Moving Averages as Dynamic S/R
Unlike static horizontal lines, moving averages shift with price. The 50-day and 200-day simple moving averages are watched by millions of traders globally, which is precisely why price tends to react at these levels. When price is above a rising 200-day MA, that MA often acts as dynamic support on pullbacks.
Volume at Price
Volume reveals conviction. A level formed on exceptionally high volume tells you that many participants transacted there — making it highly memorable to the market. Low-volume reversals are weaker and less likely to hold on retests.
How Support and Resistance Behave
Role Reversal (Broken Resistance Becomes Support)
One of the most important principles: when price breaks decisively through a resistance level, that level often flips to become support. The logic is straightforward — traders who missed the breakout wait for a pullback to the old resistance to enter. Their buying at that level converts it into support.

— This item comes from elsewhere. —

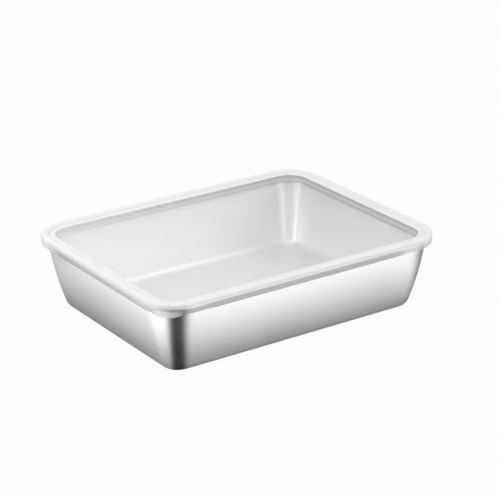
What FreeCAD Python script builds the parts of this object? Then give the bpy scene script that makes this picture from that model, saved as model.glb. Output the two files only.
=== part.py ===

The same applies in reverse: broken support becomes resistance on any bounce.
Zones, Not Exact Lines
Treat support and resistance as zones, not precise prices. Price rarely turns on the exact pip or cent. A level drawn at $148.50 might actually hold anywhere from $147 to $150. Drawing a zone (a shaded band) rather than a hard line prevents premature entries and exits.
The More Tests, the Weaker
Counterintuitively, each time price tests a support or resistance level, that level becomes slightly weaker. Every test absorbs the orders that created the level. After multiple touches, fewer orders remain — making an eventual break more likely.
Trading Strategies with Support and Resistance
1. Range Trading (Buy Support, Sell Resistance)
When price oscillates between a clear support floor and a resistance ceiling, a range-trading approach works well:
- Entry: Buy near support; sell (or short) near resistance.
- Stop-loss: Place stops just beyond the level (below support for longs, above resistance for shorts).
- Target: The opposite boundary of the range.
- Filter: Confirm range-bound conditions — avoid this strategy in strongly trending markets.
2. Breakout Trading (With Volume Confirmation)
When price breaks out of a range or through a key level:
- Entry: Enter after a confirmed close above resistance (or below support) — not on the first touch.
- Volume filter: A breakout on surging volume is far more reliable than one on thin volume.
- Stop-loss: Below the broken resistance (now support) for long breakouts.
- Target: Measure the height of the prior range and project it from the breakout point.
3. Pullback Entries After Breakout
This is the lower-risk version of breakout trading:
- Wait for a breakout to occur.
- Allow price to pull back and retest the former level (now flipped in role).
- Enter on confirmation that price is holding at the retested level (e.g., a bullish candlestick pattern).
- This entry gives a better risk/reward ratio than chasing the initial breakout.
Common Mistakes
Treating levels as exact prices. Markets are not precise. Build in a buffer zone around your levels to avoid getting stopped out by noise.
Ignoring the broader trend. Support in a downtrend is far less reliable than support in an uptrend. Always trade support and resistance in the context of the prevailing trend direction.
Chasing breakouts without confirmation. Many breakouts are false. Waiting for a confirmed close — or better yet, a successful retest — filters out the majority of fakeouts.
Drawing too many lines. If your chart is covered in lines, you've lost objectivity. Focus on the three to five most significant levels visible on the current timeframe.
Using only one timeframe. A level that appears strong on a 15-minute chart may be insignificant noise on a daily chart. Always check a higher timeframe to confirm the importance of a level.
Conclusion
Support and resistance are not magic — they are a structured way of reading where institutional money has repeatedly engaged with price. Mastering them takes practice: start by marking levels on historical charts before risking capital, and review how price behaved at each level.